This is one of the simplest and best ways to finance the acquisition, with sellers financing 50 to 60 percent–or more–of the selling price, with an interest rate below current bank rates, and with a far longer amortization. Many sellers actively prefer to do the financing themselves, thereby increasing the chances for a successful sale and the best possible price.
Venture capitalists are becoming increasingly interested in established, existing entities, although this type of financing is usually supplied only to larger businesses or startups with top management and a good upside potential. They will likely want majority control, will want to cash out in three to five years, and will expect to make at least 30 percent annual rate of return on their investment.

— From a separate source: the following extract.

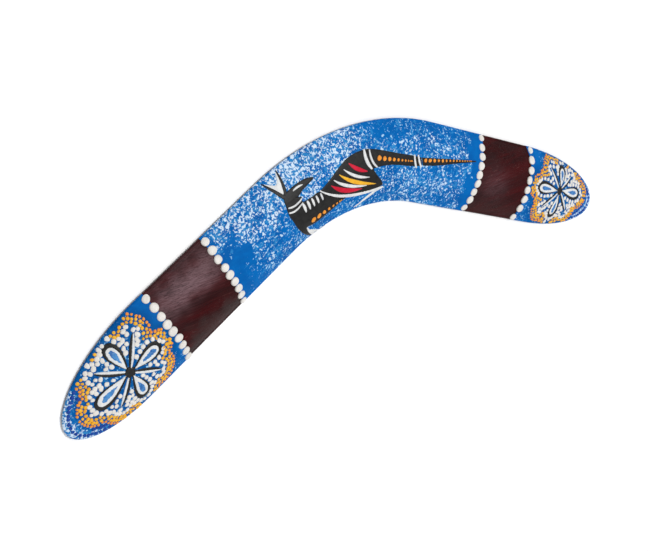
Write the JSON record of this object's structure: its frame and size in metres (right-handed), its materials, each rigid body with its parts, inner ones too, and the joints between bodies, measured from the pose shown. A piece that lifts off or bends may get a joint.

Small Business Administration
Similar to the terms of typical seller financing, SBA loans have long amortization periods. The buyer must provide strong proof of stability–and, if necessary, personal collateral, but SBA loans are becoming more popular and more “user friendly.”
Those seeking bank loans will have more success if they have a large net worth, liquid assets, or a reliable source of income. Although the terms are often attractive, the rate of rejection by banks for business acquisition loans can go higher than 80 percent.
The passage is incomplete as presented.